PROBLEM DESCRIPTION:
Output the material below in its entirety, exactly as given.

____ DATASET SECTION

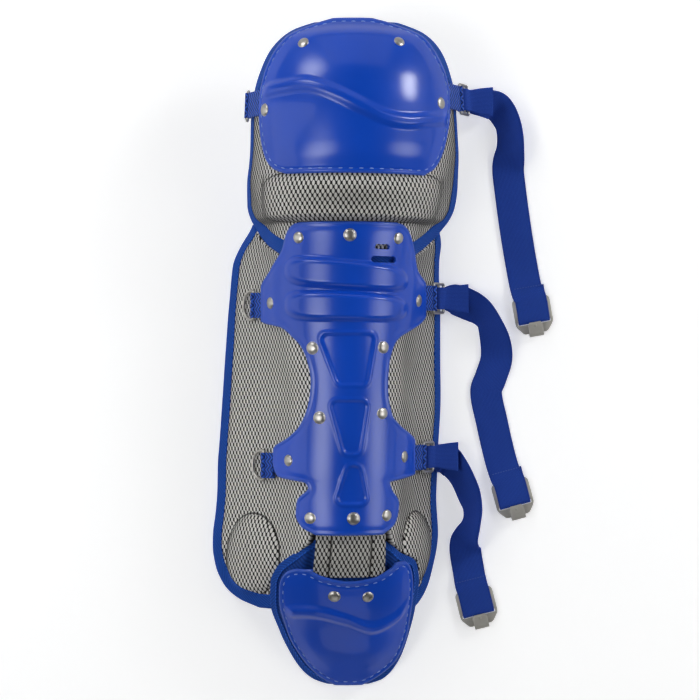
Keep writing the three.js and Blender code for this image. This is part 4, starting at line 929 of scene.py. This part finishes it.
# each strap's hook, then its run: across, along, height in mm, bank in degrees
RUNS = {
    "knee": (hook_at(0.612, 0.046, 0.1745, -0.985), [
        (0.472, 0.374, 14, 20), (0.500, 0.366, 8, 34), (0.522, 0.347, 4, 42), (0.531, 0.325, 1, 40),
        (0.531, 0.303, 1, 32), (0.526, 0.280, 1, 6), (0.531, 0.255, 1, 0), (0.553, 0.180, 1, 0),
        (0.577, 0.115, 1, 0), (0.589, 0.0885, 4.6, 0)]),
    "shin": (hook_at(0.548, -0.235, 0.26, -0.965), [
        (0.344, 0.078, 8, 2), (0.386, 0.071, 2.5, 14), (0.430, 0.060, 1, 34), (0.460, 0.043, 1, 45),
        (0.482, 0.014, 1, 25),
        (0.487, -0.014, 1, 6), (0.468, -0.043, 1, 0), (0.453, -0.064, 1, 0), (0.472, -0.110, 1, 0),
        (0.500, -0.166, 1, 0), (0.517, -0.192, 4.6, 0)]),
    "ankle": (hook_at(0.427, -0.402, 0.243, -0.97), [
        (0.306, -0.165, 12, 4), (0.326, -0.169, 3, 18), (0.344, -0.177, 1, 32), (0.370, -0.195, 1, 42),
        (0.394, -0.221, 1, 46),
        (0.406, -0.243, 1, 58), (0.401, -0.266, 1, 60), (0.385, -0.288, 1, 40), (0.384, -0.308, 1, 6),
        (0.395, -0.340, 1, 0), (0.402, -0.360, 4.6, 0)]),
}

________

REPLY TO THE EXERCISE:
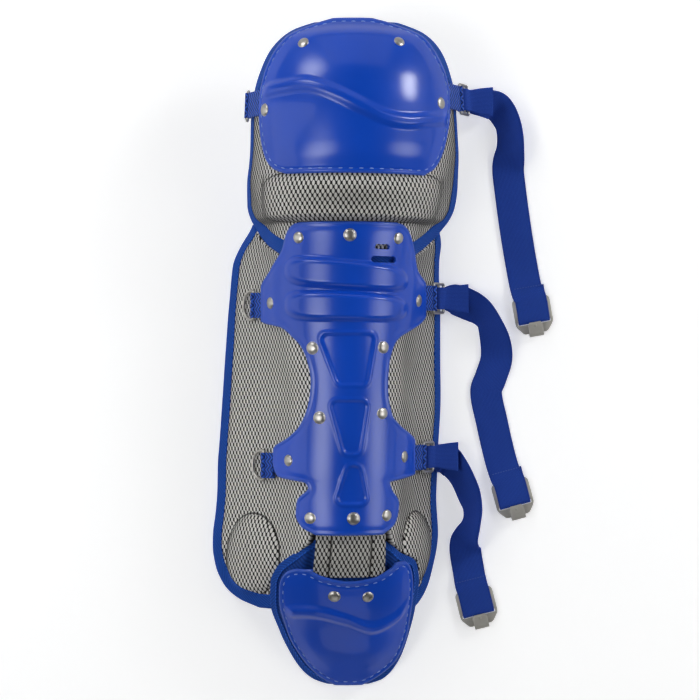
Keep writing the three.js and Blender code for this image. This is part 4, starting at line 929 of scene.py. This part finishes it.
# each strap's hook, then its run: across, along, height in mm, bank in degrees
RUNS = {
    "knee": (hook_at(0.612, 0.046, 0.1745, -0.985), [
        (0.472, 0.374, 14, 20), (0.500, 0.366, 8, 34), (0.522, 0.347, 4, 42), (0.531, 0.325, 1, 40),
        (0.531, 0.303, 1, 32), (0.526, 0.280, 1, 6), (0.531, 0.255, 1, 0), (0.553, 0.180, 1, 0),
        (0.577, 0.115, 1, 0), (0.589, 0.0885, 4.6, 0)]),
    "shin": (hook_at(0.548, -0.235, 0.26, -0.965), [
        (0.344, 0.078, 8, 2), (0.386, 0.071, 2.5, 14), (0.430, 0.060, 1, 34), (0.460, 0.043, 1, 45),
        (0.482, 0.014, 1, 25),
        (0.487, -0.014, 1, 6), (0.468, -0.043, 1, 0), (0.453, -0.064, 1, 0), (0.472, -0.110, 1, 0),
        (0.500, -0.166, 1, 0), (0.517, -0.192, 4.6, 0)]),
    "ankle": (hook_at(0.427, -0.402, 0.243, -0.97), [
        (0.306, -0.165, 12, 4), (0.326, -0.169, 3, 18), (0.344, -0.177, 1, 32), (0.370, -0.195, 1, 42),
        (0.394, -0.221, 1, 46),
        (0.406, -0.243, 1, 58), (0.401, -0.266, 1, 60), (0.385, -0.288, 1, 40), (0.384, -0.308, 1, 6),
        (0.395, -0.340, 1, 0), (0.402, -0.360, 4.6, 0)]),
}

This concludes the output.